Os Horácios e os Curiácios é uma peça de Brecht, que conta, de forma alegórica, o que aconteceu em Roma, na chamada guerra dos trigêmeos. Na peça, Brecht divide cada um dos três irmãos, lutando contra si, como se fossem agrupamentos de guerreiros: arqueiros, lanceiros e espadachins.

Como acontecido na guerra dos trigêmeos, dois dos Horácios morrem em batalha, e o terceiro se vê sozinho contra os demais. Porém, estando os sobreviventes Curiácios muito feridos e já cansados, o triunfo é dos Horácios.
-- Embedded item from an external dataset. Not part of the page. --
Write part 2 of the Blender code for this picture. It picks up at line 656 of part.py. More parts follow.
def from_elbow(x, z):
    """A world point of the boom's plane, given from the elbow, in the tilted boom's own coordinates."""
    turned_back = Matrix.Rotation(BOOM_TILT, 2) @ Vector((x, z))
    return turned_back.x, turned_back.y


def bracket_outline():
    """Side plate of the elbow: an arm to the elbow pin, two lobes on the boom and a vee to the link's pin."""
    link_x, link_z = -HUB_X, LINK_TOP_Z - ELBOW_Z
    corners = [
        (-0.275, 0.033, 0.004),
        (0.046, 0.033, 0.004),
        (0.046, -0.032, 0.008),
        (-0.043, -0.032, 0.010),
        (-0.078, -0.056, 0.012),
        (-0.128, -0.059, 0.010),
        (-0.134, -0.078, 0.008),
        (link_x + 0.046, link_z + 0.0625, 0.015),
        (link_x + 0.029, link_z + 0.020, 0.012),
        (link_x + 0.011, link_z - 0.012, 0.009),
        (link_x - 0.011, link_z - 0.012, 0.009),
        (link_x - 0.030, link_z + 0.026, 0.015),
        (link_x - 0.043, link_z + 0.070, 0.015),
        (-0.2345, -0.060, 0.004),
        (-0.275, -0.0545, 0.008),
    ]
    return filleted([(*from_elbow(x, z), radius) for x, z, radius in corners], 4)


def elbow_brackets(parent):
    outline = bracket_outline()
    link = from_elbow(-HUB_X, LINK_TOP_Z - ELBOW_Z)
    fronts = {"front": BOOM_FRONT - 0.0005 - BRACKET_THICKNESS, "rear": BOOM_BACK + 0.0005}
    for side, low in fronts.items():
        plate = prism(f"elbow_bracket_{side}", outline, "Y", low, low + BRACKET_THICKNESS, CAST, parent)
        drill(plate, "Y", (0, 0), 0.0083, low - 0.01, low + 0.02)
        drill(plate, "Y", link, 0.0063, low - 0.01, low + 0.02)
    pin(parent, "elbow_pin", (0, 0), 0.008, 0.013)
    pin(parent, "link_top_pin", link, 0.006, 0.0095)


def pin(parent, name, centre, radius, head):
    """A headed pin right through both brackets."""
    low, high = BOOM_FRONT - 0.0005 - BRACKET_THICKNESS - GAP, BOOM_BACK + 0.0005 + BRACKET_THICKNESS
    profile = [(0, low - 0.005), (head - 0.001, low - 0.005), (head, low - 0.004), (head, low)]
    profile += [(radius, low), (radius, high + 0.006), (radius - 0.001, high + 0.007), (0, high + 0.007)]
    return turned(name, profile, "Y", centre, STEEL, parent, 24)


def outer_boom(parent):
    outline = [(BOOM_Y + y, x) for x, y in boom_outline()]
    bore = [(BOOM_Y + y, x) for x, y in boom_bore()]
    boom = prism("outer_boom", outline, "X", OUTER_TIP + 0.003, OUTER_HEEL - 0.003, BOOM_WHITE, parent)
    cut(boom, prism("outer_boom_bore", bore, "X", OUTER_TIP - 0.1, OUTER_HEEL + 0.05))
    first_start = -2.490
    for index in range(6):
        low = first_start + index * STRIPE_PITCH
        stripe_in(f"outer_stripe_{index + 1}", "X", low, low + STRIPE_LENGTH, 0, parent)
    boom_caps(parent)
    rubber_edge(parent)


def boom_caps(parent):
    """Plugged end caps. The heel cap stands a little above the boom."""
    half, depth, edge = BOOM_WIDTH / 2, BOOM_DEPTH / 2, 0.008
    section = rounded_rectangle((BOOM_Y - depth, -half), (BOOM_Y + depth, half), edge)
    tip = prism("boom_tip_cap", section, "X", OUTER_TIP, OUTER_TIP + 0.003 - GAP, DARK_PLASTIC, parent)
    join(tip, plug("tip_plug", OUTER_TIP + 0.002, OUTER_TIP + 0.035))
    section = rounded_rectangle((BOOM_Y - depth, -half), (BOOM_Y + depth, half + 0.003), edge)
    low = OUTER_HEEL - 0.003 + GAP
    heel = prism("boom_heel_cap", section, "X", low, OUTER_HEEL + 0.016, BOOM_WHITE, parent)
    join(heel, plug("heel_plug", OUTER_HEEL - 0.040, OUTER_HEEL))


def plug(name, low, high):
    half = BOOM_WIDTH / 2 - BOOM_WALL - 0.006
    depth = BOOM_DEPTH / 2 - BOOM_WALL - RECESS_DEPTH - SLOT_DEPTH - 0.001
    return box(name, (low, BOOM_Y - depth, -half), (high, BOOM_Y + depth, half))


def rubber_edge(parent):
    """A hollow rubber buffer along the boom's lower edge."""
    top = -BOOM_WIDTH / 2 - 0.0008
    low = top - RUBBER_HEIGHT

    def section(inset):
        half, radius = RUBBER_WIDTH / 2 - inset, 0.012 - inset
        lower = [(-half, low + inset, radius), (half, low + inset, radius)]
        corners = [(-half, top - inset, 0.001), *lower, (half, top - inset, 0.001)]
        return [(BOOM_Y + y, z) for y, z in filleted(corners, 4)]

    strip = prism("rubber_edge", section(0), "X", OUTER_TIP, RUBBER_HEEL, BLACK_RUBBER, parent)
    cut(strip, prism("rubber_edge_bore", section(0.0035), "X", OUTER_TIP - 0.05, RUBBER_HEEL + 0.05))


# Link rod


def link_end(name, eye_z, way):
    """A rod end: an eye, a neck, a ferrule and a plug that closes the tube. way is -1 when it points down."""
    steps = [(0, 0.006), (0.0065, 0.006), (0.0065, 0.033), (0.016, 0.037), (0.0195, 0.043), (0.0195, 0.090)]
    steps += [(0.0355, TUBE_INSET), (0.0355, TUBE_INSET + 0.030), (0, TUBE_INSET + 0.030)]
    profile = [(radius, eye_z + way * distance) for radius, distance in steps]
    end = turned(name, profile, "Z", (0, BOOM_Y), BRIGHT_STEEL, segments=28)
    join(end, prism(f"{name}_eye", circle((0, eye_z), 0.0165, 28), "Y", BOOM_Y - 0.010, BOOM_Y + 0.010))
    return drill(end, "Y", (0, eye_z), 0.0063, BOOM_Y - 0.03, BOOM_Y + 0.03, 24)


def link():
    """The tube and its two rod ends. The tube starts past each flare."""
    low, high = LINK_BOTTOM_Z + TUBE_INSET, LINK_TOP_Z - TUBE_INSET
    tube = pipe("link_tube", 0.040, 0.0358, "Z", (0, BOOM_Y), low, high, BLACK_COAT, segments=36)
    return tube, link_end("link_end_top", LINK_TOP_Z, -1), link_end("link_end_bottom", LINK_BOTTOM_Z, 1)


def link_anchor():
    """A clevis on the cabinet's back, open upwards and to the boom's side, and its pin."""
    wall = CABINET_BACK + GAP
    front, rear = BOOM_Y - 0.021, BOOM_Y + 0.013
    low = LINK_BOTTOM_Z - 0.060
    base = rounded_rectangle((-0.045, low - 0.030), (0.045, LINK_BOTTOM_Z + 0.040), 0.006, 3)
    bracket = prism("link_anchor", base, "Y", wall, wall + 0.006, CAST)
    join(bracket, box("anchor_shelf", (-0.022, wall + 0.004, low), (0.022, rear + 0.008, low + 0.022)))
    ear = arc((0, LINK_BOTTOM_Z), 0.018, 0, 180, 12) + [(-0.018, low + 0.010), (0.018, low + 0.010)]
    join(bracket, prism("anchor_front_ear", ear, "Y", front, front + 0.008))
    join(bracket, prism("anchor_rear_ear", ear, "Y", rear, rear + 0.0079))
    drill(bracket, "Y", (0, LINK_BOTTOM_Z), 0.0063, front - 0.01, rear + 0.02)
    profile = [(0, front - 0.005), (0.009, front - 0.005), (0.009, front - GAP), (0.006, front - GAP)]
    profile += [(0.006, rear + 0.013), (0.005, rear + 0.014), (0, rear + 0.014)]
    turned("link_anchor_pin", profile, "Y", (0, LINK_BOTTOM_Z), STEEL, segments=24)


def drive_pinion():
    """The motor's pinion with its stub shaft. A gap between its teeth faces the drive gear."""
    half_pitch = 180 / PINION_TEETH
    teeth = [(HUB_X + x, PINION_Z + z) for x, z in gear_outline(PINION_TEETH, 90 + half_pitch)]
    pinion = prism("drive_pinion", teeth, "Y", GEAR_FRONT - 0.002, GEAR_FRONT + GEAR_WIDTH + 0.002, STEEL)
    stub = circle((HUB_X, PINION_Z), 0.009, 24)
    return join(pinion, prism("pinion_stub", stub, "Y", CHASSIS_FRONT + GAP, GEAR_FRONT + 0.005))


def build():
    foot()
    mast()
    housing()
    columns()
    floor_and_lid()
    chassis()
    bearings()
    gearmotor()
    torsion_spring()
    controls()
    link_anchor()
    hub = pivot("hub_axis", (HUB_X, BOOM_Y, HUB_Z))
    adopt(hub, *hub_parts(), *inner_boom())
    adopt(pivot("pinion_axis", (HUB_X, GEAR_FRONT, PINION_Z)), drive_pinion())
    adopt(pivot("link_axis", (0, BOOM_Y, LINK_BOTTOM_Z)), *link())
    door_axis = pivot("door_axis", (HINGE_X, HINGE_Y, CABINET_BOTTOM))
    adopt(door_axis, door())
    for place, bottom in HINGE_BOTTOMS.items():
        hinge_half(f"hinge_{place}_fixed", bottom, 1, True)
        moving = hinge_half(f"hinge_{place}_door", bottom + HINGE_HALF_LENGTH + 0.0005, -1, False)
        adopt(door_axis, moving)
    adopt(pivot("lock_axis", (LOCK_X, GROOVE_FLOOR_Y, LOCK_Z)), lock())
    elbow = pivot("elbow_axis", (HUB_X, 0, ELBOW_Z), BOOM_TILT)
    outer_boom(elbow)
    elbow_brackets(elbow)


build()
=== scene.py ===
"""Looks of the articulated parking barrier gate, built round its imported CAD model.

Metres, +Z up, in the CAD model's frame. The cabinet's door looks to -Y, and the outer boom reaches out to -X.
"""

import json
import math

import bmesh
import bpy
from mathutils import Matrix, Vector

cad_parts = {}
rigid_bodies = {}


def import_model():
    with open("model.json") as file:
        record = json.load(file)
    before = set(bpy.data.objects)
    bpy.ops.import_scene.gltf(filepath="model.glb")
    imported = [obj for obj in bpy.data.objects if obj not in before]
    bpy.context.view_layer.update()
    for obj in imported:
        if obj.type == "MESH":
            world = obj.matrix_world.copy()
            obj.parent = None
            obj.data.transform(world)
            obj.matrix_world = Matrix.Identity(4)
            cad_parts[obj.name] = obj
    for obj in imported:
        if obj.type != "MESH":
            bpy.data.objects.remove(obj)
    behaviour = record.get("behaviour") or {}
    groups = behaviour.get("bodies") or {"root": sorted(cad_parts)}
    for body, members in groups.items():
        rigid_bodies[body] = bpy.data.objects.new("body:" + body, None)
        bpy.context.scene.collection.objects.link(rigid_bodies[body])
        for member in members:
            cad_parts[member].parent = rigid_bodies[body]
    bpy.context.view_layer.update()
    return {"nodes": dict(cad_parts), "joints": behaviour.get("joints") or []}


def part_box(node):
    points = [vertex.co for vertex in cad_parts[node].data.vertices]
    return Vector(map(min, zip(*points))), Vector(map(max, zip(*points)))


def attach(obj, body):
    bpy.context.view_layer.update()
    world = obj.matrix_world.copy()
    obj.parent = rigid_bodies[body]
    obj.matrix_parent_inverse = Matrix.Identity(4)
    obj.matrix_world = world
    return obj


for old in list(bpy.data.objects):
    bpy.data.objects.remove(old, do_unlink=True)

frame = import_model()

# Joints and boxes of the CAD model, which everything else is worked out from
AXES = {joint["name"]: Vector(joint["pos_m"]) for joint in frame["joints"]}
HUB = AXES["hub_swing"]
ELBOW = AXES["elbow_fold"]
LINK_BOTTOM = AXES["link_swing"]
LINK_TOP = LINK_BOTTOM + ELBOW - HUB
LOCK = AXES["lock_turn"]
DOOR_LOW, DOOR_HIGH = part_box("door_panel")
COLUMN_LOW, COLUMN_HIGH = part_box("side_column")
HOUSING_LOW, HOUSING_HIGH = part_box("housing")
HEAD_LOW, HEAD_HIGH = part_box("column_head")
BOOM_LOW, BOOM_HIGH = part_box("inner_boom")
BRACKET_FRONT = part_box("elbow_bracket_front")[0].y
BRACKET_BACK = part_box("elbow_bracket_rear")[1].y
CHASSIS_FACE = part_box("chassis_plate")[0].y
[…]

Na história de Brecht, os Curiácios pretendiam tomar as terras e minas dos Horácios e convocaram seus exércitos para a invasão da terra vizinha. Eles tinham em mãos as melhores armas e seus guerreiros foram felizes nas primeiras batalhas, mas a um alto custo, visto que os Curiácios saem feridos dessas batalhas. Dois Horácios morrem, no entanto, o terceiro Horácio, poupado de ferimentos, vence um a um os Curiácios.
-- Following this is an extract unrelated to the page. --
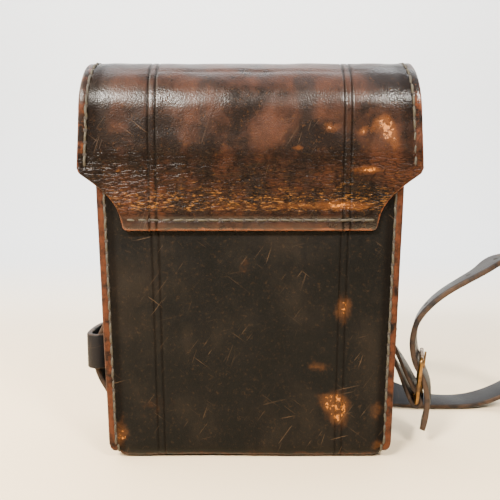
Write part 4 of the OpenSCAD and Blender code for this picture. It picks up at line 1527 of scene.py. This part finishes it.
def makeClosingStrap():
    line = closingLine()
    start, stop = line[0][0], line[-1][0]
    rows = []
    # the point: a wide arc, cut back on each side
    tipFrom, radius, cut, least = closingSet["tip"]
    for s, spot, normal in line:
        half = closingSet["half"]
        if s > tipFrom:
            half = max(least, radius * math.sqrt(max(0.0, 1 - ((s - tipFrom) / radius) ** 2)) - cut)
        rows.append((spot, Vector((1, 0, 0)), normal, -half, half, s))

    def lift(x, row):
        side = min(row[4] - abs(x), row[5] - start, stop - row[5] + 0.3)
        h = -roundOff(side, 0.9) - 0.22 * bump(row[4] - abs(x), 1.7, 0.4)
        return h + 0.10 * waves(x, row[5], 41.0, 14)

    def marks(x, row):
        side = min(row[4] - abs(x), stop - row[5])
        edge = math.exp(-side / 1.0)
        bend = 0.7 * bump(row[5], 0.5, 4)
        around = max(bump(math.hypot(x, row[5] - h), 0, 3.2) for h in closingSet["holes"])
        return min(1.0, edge), bend, 0.35 * around, 0.5 * around

    strap = leatherShell("closingStrap", rows, evenColumns(closingSet["half"], 1.6), closingSet["thickness"],
                         lift, marks, strapLeather)
    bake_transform(strap)
    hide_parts("closing_strap_tab", "closing_strap")
    out = Vector((0, 1, 0))
    face = lidFront + closingSet["thickness"] - 0.15
    spots = []
    for x in (-5.8, 5.8):
        spots += [(Vector((x, face, z)), Vector((0, 0, 1)), out) for z in (136, 140.2, 144.4, 148.6, 152.8)]
    for z in (133.6, 155.9):
        spots += [(Vector((x, face, z)), Vector((1, 0, 0)), out) for x in (-3.8, 0, 3.8)]
    seamPieces("closingSeam", spots, "lid", ["closing_tab_thread"], 3.3)
    punched = []
    for place in closingSet["holes"]:
        s, spot, normal = min(line, key=lambda item: abs(item[0] - place))
        punched.append((spot, normal))
        punched.append((spot - normal * closingSet["thickness"], -normal))
    holes = punchedHoles("closingHoles", punched, closingSet["hole"])
    finishPiece(holes, "closing_strap", "strap_leather")


def punchedHoles(name, spots, radius):
    # dark discs a hair proud of the leather: painted shade where punched holes are
    points, faces, sides = [], [], 16
    for spot, normal in spots:
        u = normal.orthogonal().normalized()
        v = normal.cross(u)
        first = len(points)
        for lift in (-0.25, 0.10):
            for k in range(sides):
                a = 2 * math.pi * k / sides
                points.append(spot + normal * lift + (u * math.cos(a) + v * math.sin(a)) * radius)
        low = [first + k for k in range(sides)]
        high = [first + sides + k for k in range(sides)]
        faces.append(tuple(reversed(low)))
        faces.append(tuple(high))
        for k in range(sides):
            n = (k + 1) % sides
            faces.append((low[k], low[n], high[n], high[k]))
    piece = meshPiece(name, points, faces, awlHoleShade)
    piece.data.polygons.foreach_set("use_smooth", [False] * len(piece.data.polygons))
    return piece


def makeStrapHoles():
    spots = []
    half = strapSet["thickness"] / 2
    travelled, wanted = 0.0, list(strapSet["holePlaces"])
    for i in range(1, len(strapPath) - 1):
        travelled += (strapPath[i] - strapPath[i - 1]).length
        if wanted and travelled >= wanted[0]:
            wanted.pop(0)
            normal = (strapPath[i + 1] - strapPath[i - 1]).normalized().cross(strapWidths[i]).normalized()
            spots += [(strapPath[i] + normal * half, normal), (strapPath[i] - normal * half, -normal)]
    holes = punchedHoles("strapHoles", spots, strapSet["hole"])
    finishPiece(holes, "case", "strap_leather")


makeSideLoop()
makeRightChape()
makeStrapEndSeam()
makeFrontChape()
makeKeeper()
makeClosingStrap()
makeStrapHoles()
print("straps and buckles made")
Tal peça nos faz lembrar o que aconteceu no Brasil, nas eleições de 2014. O país rachou-se em duas grandes massas que se digladiaram pelas redes sociais, mesas de família e demais encontros sociais. Ao fim, já no limite da batalha, um dos lados conseguiu uma reviravolta surpreendente. Isso não significou paz para o país, e muito menos que as coisas ficariam tranquilas para os “Horácios brasileiros”.

Agora, a menos de um ano da próxima eleição presidencial, nos perguntamos se novamente haverá um acirramento entre as facções políticas instauradas. Tombou-se o vitorioso nas urnas, mas tombou-se também o representante mor da oposição. Aonde chegaremos a partir de 2019? Brecht infelizmente não aponta o que se sucede após a batalha, mas nós pudemos sentir na pele o esfacelamento moral da nação. E agora? Conseguiremos uma reviravolta “horaciana” que nos traga de volta, nos próximos anos, o equilíbrio do bom senso? Será nossa missão.